━━━ Data extract ━━━
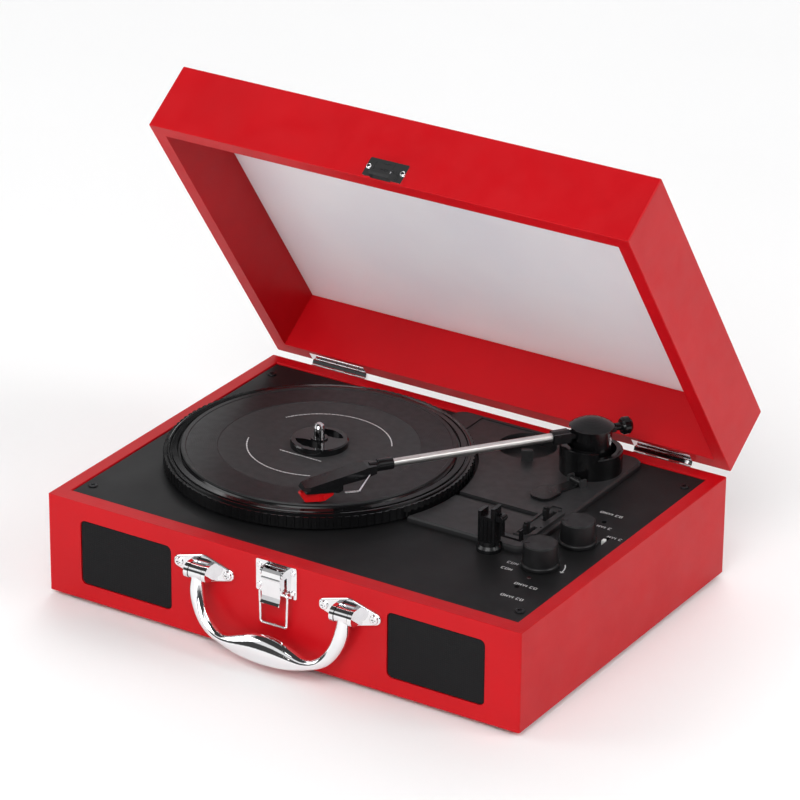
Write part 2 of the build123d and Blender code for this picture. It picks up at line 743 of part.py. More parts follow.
def make_tonearm_tube():
    tube = Pos((TUBE_FROM + TUBE_TO) / 2, 0, 0) * Rot(0, 90, 0) * Cylinder(TUBE_R, TUBE_TO - TUBE_FROM)
    bore = Pos((TUBE_FROM + TUBE_TO) / 2, 0, 0) * Rot(0, 90, 0) * Cylinder(TUBE_R - 0.6, TUBE_TO)
    return ARM_FRAME * (tube - bore)


SHELL_FROM = 149.0
SHELL_TO = 199.0
SHELL_W = 12.4


def make_headshell():
    collar = Pos(142.0, 0, 0) * Rot(0, 90, 0) * Cylinder(3.9, 10)
    collar -= Pos(139.0, 0, 0) * Rot(0, 90, 0) * Cylinder(TUBE_R, 14)
    knuckle = Pos(149.5, 0, -0.6) * Rot(0, 90, 0) * Cylinder(3.4, 6)
    side = [
        (SHELL_FROM, 1.8),
        (SHELL_FROM + 6, 2.0),
        (SHELL_TO - 2, -5.6),
        (SHELL_TO, -7.2),
        (SHELL_TO - 1.5, -8.2),
        (172, -6.9),
        (160, -5.4),
        (SHELL_FROM, -3.6),
    ]
    plan = [
        (SHELL_FROM - 1, -4.5),
        (SHELL_FROM + 10, -SHELL_W / 2),
        (SHELL_TO - 5, -SHELL_W / 2),
        (SHELL_TO + 1, -SHELL_W / 2 + 3.6),
        (SHELL_TO + 1, SHELL_W / 2 - 3.6),
        (SHELL_TO - 5, SHELL_W / 2),
        (SHELL_FROM + 10, SHELL_W / 2),
        (SHELL_FROM - 1, 4.5),
    ]
    wedge = prism_y(side, -SHELL_W, SHELL_W) & prism_z(plan, -20, 20)
    shell = collar + knuckle + wedge
    return ARM_FRAME * (shell - finger_lift_wire())


def make_cartridge():
    side = [(172, -6.95), (196, -8.2), (196.8, -9.75), (178, -11.45), (175.5, -12.2), (172, -10.8)]
    return ARM_FRAME * prism_y(side, -5.6, 5.6)


def make_stylus():
    """The needle's holder, whose guard comes to a blunt point in front."""
    side = [(178, -11.5), (199, -9.6), (199.6, -11.0), (196.4, -16.4), (184, -16.4), (178.4, -13.2)]
    plan = [(170, -4.8), (187, -4.8), (200, -1.6), (200, 1.6), (187, 4.8), (170, 4.8)]
    return ARM_FRAME * (prism_y(side, -6, 6) & prism_z(plan, -20, 0))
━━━
What needs to be done.
Reproduce the material precisely, including every line.

Output.
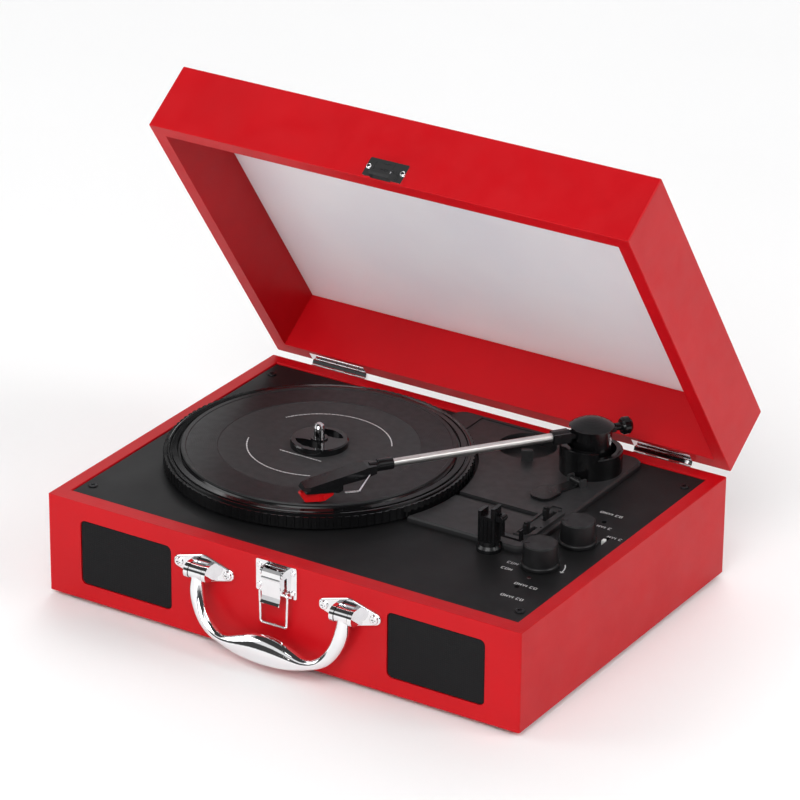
Write part 2 of the build123d and Blender code for this picture. It picks up at line 743 of part.py. More parts follow.
def make_tonearm_tube():
    tube = Pos((TUBE_FROM + TUBE_TO) / 2, 0, 0) * Rot(0, 90, 0) * Cylinder(TUBE_R, TUBE_TO - TUBE_FROM)
    bore = Pos((TUBE_FROM + TUBE_TO) / 2, 0, 0) * Rot(0, 90, 0) * Cylinder(TUBE_R - 0.6, TUBE_TO)
    return ARM_FRAME * (tube - bore)


SHELL_FROM = 149.0
SHELL_TO = 199.0
SHELL_W = 12.4


def make_headshell():
    collar = Pos(142.0, 0, 0) * Rot(0, 90, 0) * Cylinder(3.9, 10)
    collar -= Pos(139.0, 0, 0) * Rot(0, 90, 0) * Cylinder(TUBE_R, 14)
    knuckle = Pos(149.5, 0, -0.6) * Rot(0, 90, 0) * Cylinder(3.4, 6)
    side = [
        (SHELL_FROM, 1.8),
        (SHELL_FROM + 6, 2.0),
        (SHELL_TO - 2, -5.6),
        (SHELL_TO, -7.2),
        (SHELL_TO - 1.5, -8.2),
        (172, -6.9),
        (160, -5.4),
        (SHELL_FROM, -3.6),
    ]
    plan = [
        (SHELL_FROM - 1, -4.5),
        (SHELL_FROM + 10, -SHELL_W / 2),
        (SHELL_TO - 5, -SHELL_W / 2),
        (SHELL_TO + 1, -SHELL_W / 2 + 3.6),
        (SHELL_TO + 1, SHELL_W / 2 - 3.6),
        (SHELL_TO - 5, SHELL_W / 2),
        (SHELL_FROM + 10, SHELL_W / 2),
        (SHELL_FROM - 1, 4.5),
    ]
    wedge = prism_y(side, -SHELL_W, SHELL_W) & prism_z(plan, -20, 20)
    shell = collar + knuckle + wedge
    return ARM_FRAME * (shell - finger_lift_wire())


def make_cartridge():
    side = [(172, -6.95), (196, -8.2), (196.8, -9.75), (178, -11.45), (175.5, -12.2), (172, -10.8)]
    return ARM_FRAME * prism_y(side, -5.6, 5.6)


def make_stylus():
    """The needle's holder, whose guard comes to a blunt point in front."""
    side = [(178, -11.5), (199, -9.6), (199.6, -11.0), (196.4, -16.4), (184, -16.4), (178.4, -13.2)]
    plan = [(170, -4.8), (187, -4.8), (200, -1.6), (200, 1.6), (187, 4.8), (170, 4.8)]
    return ARM_FRAME * (prism_y(side, -6, 6) & prism_z(plan, -20, 0))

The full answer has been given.